A ‘Big Deal’ between significant milestones

Captain (Navy) Matthew Coates discusses the importance of the Combat Training and Integration Centre design. Photo: MCpl Ian Thompson

Captain (Navy) Matthew Coates discusses the importance of the Combat Training and Integration Centre design. Photo: MCpl Ian Thompson

Michael McWhinnie,
Public Affairs Advisor, NTG 

The Canadian Surface Combatant (CSC) is one of our generation’s largest and most complex maritime defence projects. It will deliver the Royal Canadian Navy’s (RCN) future fleet and change the landscape on both coasts by recapitalizing the training infrastructure necessary to support those vessels.
Last November, the CSC project achieved a significant milestone when Minister Blair announced that Canada is moving forward with a new training facility at Canadian Forces Base (CFB) Halifax, Canada’s most extensive military base. The EllisDon Corporation of Halifax has been awarded a $7.85 million contract to design the new Combatant Training and Integration Center – Atlantic (CTIC-A), which will house cutting-edge training systems to train Canadian sailors for the incoming fleet of Canadian Surface Combatant (CSC) warships. The total estimated project cost of the facility is $188 million.

On Feb. 21, architects, engineers, and RCN managers gathered for a partnering session for the proposed facility, during which critical processes for managing communications, expectations, and relationships were discussed. 

It was attended by two commanding officers of the organizations that will be the building’s primary occupants: Captain (Navy) Matthew Coates of Naval Training Group (NTG) and Captain (Navy) Blair Brown of the Canadian Forces Maritime Warfare Centre (CFMWC). 

“The Carroll Building (S-17) is our principal instructional facility in Halifax and houses some of our most important trainers,” said Capt(N) Coates. “Flexibility and reconfigurability will be key design attributes to ensure CTIC-A can support not only the technologies we know are coming, but those beyond our ability to predict.”

CTIC-A will include a Secure Training Facility (STF) required by CSC for classified individual and collective training and associated simulators and trainers. It will allow for the co-location of functionally connected organizations, including CFMWC, a Data Management Centre and an Engineering Development Lab, to facilitate and enhance collaboration. 

“The Stubbs Building (S32), built in the 1950s, has served us equally well, first as the Maritime Warfare School, and now as the CFMWC. But the building has been showing its age for a while,” added Capt(N) Brown. “We’re looking forward to the move to CTIC-A which will co-locate the folks from CFMWC who develop the tactics to prevail on operations at sea, with those from NTG who teach them to our sailors and officers.”

Capt(N) Coates also stressed the importance of the task before them.

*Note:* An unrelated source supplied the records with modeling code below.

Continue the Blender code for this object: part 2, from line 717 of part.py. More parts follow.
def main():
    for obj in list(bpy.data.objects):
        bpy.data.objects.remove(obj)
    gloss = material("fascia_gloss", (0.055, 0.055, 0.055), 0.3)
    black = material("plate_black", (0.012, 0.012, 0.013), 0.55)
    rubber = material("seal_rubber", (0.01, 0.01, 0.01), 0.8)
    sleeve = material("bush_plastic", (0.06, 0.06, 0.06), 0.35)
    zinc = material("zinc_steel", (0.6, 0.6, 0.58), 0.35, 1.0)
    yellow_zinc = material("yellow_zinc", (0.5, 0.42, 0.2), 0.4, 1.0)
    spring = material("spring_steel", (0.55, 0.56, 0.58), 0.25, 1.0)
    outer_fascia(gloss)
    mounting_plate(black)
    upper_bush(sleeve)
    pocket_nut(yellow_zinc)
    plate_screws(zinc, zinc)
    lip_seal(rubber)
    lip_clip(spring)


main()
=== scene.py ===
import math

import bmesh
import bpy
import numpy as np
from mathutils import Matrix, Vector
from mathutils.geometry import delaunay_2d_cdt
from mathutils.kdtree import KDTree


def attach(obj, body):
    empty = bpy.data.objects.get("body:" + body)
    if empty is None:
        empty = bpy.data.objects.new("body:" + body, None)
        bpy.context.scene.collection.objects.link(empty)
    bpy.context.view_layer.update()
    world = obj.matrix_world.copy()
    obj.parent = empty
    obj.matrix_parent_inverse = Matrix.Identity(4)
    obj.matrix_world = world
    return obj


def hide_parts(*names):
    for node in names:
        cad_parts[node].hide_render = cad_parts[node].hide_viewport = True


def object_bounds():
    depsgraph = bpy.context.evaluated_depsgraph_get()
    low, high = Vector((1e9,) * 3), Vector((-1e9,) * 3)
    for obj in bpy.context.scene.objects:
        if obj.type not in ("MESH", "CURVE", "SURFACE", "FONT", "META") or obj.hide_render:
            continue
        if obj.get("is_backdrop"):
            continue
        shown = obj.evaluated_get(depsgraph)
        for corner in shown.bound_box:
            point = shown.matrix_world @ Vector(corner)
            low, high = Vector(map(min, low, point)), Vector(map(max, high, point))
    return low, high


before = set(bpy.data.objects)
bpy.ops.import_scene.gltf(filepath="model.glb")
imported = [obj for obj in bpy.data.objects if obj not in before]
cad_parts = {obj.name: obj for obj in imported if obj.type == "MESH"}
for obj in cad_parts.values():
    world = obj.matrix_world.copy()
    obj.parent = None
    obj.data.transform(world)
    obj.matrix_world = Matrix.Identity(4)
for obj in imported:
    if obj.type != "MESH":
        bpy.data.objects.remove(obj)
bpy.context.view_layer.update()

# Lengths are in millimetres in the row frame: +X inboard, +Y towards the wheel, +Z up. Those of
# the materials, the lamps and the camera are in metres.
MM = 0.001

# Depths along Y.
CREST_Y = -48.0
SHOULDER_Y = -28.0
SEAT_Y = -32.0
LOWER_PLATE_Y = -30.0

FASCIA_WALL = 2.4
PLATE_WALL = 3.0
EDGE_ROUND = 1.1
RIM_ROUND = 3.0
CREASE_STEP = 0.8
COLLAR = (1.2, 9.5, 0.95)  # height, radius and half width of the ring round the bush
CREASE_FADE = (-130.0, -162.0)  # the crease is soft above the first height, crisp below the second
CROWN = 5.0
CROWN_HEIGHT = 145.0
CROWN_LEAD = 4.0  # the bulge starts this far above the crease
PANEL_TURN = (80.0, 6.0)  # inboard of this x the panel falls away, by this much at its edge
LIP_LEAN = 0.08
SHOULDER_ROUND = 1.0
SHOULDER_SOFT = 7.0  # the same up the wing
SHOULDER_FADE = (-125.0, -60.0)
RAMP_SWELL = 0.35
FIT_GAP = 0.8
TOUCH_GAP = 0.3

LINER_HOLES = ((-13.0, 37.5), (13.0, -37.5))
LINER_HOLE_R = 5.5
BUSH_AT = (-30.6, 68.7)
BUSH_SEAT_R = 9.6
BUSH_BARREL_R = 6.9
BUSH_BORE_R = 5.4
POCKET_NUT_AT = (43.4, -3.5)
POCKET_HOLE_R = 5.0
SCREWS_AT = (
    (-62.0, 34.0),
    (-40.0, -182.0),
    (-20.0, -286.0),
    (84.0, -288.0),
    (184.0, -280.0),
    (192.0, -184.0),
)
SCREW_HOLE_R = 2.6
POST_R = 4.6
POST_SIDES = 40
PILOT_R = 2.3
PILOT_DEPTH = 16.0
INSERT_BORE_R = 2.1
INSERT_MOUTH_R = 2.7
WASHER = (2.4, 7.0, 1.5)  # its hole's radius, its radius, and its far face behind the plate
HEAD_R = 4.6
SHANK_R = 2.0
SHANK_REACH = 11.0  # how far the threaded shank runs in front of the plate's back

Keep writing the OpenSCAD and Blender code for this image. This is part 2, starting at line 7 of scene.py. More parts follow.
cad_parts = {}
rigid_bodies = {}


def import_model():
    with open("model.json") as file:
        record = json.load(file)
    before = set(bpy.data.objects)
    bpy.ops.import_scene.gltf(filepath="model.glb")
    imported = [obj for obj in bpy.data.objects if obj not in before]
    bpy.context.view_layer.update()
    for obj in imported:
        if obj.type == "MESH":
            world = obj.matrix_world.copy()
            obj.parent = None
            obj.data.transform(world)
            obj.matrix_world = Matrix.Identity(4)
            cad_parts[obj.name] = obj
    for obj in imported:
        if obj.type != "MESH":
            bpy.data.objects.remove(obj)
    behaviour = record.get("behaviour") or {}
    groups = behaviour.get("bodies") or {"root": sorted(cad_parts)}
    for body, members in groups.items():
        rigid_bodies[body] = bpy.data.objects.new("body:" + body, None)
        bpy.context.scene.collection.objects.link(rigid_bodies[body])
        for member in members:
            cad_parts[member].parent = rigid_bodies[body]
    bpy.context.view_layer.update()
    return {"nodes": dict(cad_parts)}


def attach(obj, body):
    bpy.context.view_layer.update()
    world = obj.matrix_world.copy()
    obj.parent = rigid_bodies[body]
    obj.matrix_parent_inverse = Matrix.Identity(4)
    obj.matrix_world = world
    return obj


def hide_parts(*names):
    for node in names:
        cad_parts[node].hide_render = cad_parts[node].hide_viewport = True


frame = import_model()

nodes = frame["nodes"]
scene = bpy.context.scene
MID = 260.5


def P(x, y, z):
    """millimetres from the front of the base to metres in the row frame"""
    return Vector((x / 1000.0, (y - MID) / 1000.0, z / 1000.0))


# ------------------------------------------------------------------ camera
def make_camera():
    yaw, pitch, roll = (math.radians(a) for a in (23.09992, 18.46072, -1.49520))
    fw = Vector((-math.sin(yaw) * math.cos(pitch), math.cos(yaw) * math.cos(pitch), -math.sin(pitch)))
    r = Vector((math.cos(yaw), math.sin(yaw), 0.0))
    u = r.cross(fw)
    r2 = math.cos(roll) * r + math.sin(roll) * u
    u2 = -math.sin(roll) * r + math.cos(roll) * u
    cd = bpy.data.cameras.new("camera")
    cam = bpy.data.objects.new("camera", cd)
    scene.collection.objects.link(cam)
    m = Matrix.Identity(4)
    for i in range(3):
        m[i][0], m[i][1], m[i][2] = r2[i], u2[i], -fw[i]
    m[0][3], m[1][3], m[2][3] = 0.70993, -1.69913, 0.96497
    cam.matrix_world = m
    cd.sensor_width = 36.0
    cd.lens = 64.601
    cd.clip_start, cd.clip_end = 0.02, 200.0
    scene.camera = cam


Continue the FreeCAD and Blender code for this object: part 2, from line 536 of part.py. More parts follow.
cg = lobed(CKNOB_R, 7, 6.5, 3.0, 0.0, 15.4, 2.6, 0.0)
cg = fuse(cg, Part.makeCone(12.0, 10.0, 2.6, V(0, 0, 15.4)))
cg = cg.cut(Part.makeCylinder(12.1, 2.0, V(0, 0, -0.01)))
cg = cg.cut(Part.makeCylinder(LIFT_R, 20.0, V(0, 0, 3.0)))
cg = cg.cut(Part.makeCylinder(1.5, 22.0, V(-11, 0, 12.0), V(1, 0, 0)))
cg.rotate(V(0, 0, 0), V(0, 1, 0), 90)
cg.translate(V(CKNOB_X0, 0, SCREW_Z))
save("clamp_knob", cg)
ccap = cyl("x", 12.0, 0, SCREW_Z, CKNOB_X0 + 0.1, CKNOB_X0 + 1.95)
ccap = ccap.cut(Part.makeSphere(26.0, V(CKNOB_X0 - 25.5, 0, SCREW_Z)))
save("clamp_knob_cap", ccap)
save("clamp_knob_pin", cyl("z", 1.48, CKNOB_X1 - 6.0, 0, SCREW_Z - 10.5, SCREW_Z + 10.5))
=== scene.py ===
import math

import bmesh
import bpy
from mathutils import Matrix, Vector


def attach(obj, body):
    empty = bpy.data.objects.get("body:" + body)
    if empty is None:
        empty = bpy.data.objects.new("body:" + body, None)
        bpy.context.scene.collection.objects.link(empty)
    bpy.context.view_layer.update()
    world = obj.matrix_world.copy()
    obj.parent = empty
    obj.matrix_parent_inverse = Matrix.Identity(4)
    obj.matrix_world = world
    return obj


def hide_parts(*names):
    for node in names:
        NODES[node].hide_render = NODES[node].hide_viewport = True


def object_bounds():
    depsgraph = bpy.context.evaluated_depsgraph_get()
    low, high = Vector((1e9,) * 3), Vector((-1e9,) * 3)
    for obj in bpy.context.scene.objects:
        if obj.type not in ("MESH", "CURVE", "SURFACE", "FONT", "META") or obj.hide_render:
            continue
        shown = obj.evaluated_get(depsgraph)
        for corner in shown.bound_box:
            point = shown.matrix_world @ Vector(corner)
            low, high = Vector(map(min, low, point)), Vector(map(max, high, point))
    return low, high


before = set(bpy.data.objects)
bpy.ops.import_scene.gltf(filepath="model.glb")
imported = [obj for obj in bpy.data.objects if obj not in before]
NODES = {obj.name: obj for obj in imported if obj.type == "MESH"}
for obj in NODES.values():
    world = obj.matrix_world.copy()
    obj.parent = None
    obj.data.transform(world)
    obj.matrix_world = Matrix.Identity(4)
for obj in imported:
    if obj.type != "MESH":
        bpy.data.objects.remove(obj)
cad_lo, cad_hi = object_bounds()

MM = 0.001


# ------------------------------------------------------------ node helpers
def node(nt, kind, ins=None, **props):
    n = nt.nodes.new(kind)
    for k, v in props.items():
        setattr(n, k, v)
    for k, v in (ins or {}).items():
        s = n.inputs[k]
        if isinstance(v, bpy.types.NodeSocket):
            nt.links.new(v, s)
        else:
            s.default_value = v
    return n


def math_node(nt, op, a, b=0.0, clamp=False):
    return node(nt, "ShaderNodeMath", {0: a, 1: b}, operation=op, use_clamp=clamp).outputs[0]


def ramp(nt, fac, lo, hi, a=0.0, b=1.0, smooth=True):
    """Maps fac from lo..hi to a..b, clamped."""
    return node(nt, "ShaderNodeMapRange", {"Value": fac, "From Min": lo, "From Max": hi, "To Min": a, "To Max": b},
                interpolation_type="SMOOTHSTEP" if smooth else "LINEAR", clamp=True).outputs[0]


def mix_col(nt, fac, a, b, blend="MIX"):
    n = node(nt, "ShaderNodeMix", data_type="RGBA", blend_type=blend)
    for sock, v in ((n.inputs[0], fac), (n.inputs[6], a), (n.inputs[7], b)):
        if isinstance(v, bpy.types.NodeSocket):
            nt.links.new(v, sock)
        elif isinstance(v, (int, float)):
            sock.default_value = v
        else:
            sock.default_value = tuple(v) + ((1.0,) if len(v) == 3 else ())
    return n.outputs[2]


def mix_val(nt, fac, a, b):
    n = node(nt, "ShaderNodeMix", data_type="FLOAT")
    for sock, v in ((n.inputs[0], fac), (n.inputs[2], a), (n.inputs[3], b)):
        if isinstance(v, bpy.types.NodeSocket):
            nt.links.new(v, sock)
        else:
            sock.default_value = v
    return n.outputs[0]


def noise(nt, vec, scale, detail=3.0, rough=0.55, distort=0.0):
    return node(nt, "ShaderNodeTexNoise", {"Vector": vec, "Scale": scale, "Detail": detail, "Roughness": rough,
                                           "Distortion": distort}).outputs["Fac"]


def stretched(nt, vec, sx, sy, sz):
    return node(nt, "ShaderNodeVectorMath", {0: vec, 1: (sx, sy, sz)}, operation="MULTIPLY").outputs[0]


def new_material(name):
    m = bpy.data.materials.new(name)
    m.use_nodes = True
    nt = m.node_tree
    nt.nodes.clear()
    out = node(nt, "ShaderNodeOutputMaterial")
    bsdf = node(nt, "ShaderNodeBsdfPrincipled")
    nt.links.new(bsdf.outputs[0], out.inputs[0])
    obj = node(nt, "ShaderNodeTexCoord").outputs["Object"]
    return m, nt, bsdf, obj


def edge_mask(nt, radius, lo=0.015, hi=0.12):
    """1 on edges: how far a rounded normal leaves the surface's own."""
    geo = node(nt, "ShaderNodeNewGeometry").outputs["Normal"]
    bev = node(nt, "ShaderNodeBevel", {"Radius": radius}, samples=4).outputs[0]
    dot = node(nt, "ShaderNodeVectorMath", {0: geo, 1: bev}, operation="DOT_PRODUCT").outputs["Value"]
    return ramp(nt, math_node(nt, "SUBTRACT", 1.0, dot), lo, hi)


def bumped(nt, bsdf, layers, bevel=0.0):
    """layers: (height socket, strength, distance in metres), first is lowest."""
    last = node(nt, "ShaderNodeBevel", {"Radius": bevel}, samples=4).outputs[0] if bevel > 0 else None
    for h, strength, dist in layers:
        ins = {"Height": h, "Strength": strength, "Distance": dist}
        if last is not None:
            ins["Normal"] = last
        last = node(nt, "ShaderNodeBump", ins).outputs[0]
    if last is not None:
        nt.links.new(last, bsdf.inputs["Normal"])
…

“Operational excellence at sea is built on a foundation of quality training ashore,” he stated. “First-rate training, in turn, relies heavily on access to suitable infrastructure. In a very appreciable way, the building you design will directly support Canadian maritime capability generation for decades to come.”

The primary contract for this facility was awarded in November 2023. The design phase will occur throughout 2024. Construction is tentatively scheduled to begin in 2025/2026 and finish in 2030.